_Exercise objective:_ The data below holds the lines to copy: everything from the line containing "cover_screws();" to the line containing "obj.data.transform(world)", both ends included, set down exactly.
════════════════════
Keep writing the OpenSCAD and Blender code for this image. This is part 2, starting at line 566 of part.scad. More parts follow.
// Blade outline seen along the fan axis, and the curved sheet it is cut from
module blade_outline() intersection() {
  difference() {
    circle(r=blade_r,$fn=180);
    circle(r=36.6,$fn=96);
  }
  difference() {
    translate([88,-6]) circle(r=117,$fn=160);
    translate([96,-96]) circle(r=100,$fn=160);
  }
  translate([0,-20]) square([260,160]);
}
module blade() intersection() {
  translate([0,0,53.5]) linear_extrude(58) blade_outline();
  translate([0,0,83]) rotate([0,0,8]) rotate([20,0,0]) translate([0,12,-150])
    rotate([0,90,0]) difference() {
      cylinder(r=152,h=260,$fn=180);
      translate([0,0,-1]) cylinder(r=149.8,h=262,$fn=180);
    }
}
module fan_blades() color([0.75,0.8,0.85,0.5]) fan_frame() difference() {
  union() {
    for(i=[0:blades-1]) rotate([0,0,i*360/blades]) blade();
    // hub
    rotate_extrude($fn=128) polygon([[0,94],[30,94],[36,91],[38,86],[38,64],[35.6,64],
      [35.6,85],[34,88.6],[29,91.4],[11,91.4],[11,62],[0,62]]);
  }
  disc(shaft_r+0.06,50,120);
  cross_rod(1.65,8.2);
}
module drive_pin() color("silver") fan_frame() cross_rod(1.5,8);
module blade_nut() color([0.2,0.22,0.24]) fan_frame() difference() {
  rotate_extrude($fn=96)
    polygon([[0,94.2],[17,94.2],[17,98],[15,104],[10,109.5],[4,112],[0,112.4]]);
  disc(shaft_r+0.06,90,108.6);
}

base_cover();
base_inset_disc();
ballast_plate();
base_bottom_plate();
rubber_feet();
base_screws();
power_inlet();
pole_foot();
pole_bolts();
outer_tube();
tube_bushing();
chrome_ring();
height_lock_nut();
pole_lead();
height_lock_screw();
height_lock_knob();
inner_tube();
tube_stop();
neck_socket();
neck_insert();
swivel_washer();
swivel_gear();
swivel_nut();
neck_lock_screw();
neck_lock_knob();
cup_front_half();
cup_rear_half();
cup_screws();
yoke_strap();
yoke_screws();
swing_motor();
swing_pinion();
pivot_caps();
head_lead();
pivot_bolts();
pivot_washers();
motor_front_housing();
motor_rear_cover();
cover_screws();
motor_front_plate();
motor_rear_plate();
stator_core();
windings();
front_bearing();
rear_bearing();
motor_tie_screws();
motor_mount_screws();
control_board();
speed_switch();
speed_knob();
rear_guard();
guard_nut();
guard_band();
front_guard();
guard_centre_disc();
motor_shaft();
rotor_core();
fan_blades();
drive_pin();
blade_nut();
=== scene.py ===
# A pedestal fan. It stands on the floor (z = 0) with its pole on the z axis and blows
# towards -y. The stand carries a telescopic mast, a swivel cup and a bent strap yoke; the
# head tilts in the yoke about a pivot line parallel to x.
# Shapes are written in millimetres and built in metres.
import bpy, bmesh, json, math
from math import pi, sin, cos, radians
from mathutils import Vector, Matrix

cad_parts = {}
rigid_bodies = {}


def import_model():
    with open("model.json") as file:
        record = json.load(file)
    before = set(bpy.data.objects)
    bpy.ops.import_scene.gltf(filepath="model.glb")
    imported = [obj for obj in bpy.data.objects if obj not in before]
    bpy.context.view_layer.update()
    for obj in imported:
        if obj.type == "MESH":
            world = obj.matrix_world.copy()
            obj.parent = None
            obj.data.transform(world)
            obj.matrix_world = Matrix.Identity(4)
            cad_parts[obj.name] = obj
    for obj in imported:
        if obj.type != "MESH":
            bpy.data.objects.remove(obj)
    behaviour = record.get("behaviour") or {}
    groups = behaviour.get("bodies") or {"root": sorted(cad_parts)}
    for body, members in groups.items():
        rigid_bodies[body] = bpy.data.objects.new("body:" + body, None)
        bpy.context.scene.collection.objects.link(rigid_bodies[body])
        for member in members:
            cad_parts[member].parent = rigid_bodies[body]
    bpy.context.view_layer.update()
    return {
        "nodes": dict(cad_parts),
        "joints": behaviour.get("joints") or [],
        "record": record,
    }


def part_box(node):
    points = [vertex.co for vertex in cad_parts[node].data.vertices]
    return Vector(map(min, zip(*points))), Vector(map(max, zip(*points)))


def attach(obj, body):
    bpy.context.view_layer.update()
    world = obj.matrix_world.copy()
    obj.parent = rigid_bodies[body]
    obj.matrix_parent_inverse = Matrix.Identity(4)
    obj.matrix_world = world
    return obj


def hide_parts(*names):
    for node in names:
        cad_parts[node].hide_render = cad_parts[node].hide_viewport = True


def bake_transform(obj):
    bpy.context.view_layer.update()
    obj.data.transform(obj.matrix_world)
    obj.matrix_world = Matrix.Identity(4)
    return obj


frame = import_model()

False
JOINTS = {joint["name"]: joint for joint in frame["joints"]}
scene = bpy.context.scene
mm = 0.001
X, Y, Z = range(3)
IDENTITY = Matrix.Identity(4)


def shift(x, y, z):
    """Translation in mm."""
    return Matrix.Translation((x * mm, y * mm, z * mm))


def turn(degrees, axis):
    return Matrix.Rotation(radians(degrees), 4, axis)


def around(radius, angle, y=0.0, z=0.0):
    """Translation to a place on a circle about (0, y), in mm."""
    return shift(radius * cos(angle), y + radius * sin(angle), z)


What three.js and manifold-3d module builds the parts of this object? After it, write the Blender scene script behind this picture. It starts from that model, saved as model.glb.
════════════════════
_Solution to this exercise:_
cover_screws();
motor_front_plate();
motor_rear_plate();
stator_core();
windings();
front_bearing();
rear_bearing();
motor_tie_screws();
motor_mount_screws();
control_board();
speed_switch();
speed_knob();
rear_guard();
guard_nut();
guard_band();
front_guard();
guard_centre_disc();
motor_shaft();
rotor_core();
fan_blades();
drive_pin();
blade_nut();
=== scene.py ===
# A pedestal fan. It stands on the floor (z = 0) with its pole on the z axis and blows
# towards -y. The stand carries a telescopic mast, a swivel cup and a bent strap yoke; the
# head tilts in the yoke about a pivot line parallel to x.
# Shapes are written in millimetres and built in metres.
import bpy, bmesh, json, math
from math import pi, sin, cos, radians
from mathutils import Vector, Matrix

cad_parts = {}
rigid_bodies = {}


def import_model():
    with open("model.json") as file:
        record = json.load(file)
    before = set(bpy.data.objects)
    bpy.ops.import_scene.gltf(filepath="model.glb")
    imported = [obj for obj in bpy.data.objects if obj not in before]
    bpy.context.view_layer.update()
    for obj in imported:
        if obj.type == "MESH":
            world = obj.matrix_world.copy()
            obj.parent = None
            obj.data.transform(world)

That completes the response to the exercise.